● Problem description
Provide the data again in its entirety, exactly as given.
◆ ◆ ◆ ◆ ◆
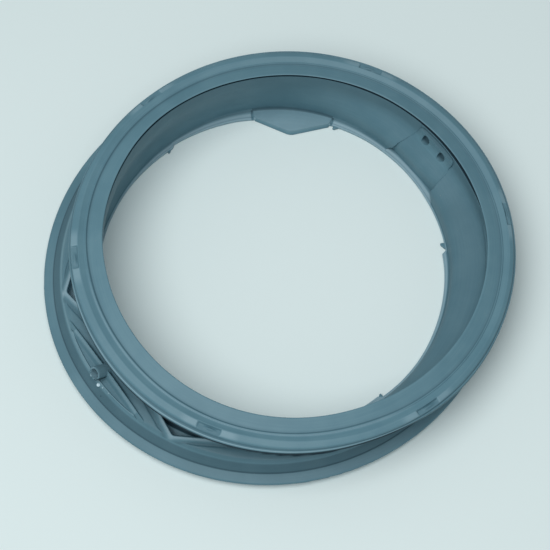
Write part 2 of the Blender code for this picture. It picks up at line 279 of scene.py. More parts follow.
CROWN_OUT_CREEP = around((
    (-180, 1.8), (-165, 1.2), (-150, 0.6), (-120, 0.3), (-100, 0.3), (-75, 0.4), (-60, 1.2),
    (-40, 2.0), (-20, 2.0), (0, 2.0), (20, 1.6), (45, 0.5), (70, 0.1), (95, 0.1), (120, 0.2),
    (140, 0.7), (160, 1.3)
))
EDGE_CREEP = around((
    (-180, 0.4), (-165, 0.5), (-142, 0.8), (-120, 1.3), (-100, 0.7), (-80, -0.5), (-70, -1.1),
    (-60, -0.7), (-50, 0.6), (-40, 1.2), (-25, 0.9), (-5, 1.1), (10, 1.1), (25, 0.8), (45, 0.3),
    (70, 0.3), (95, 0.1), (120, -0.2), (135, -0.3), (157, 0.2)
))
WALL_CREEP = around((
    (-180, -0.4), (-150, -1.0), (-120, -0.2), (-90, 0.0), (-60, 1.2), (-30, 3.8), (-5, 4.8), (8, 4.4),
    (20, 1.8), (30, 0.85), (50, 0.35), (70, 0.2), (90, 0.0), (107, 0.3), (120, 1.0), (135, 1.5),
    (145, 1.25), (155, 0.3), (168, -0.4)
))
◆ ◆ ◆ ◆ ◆
● Task answer
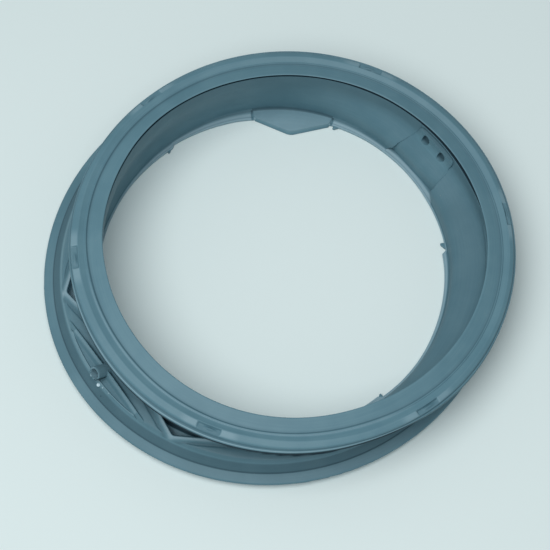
Write part 2 of the Blender code for this picture. It picks up at line 279 of scene.py. More parts follow.
CROWN_OUT_CREEP = around((
    (-180, 1.8), (-165, 1.2), (-150, 0.6), (-120, 0.3), (-100, 0.3), (-75, 0.4), (-60, 1.2),
    (-40, 2.0), (-20, 2.0), (0, 2.0), (20, 1.6), (45, 0.5), (70, 0.1), (95, 0.1), (120, 0.2),
    (140, 0.7), (160, 1.3)
))
EDGE_CREEP = around((
    (-180, 0.4), (-165, 0.5), (-142, 0.8), (-120, 1.3), (-100, 0.7), (-80, -0.5), (-70, -1.1),
    (-60, -0.7), (-50, 0.6), (-40, 1.2), (-25, 0.9), (-5, 1.1), (10, 1.1), (25, 0.8), (45, 0.3),
    (70, 0.3), (95, 0.1), (120, -0.2), (135, -0.3), (157, 0.2)
))
WALL_CREEP = around((
    (-180, -0.4), (-150, -1.0), (-120, -0.2), (-90, 0.0), (-60, 1.2), (-30, 3.8), (-5, 4.8), (8, 4.4),
    (20, 1.8), (30, 0.85), (50, 0.35), (70, 0.2), (90, 0.0), (107, 0.3), (120, 1.0), (135, 1.5),
    (145, 1.25), (155, 0.3), (168, -0.4)
))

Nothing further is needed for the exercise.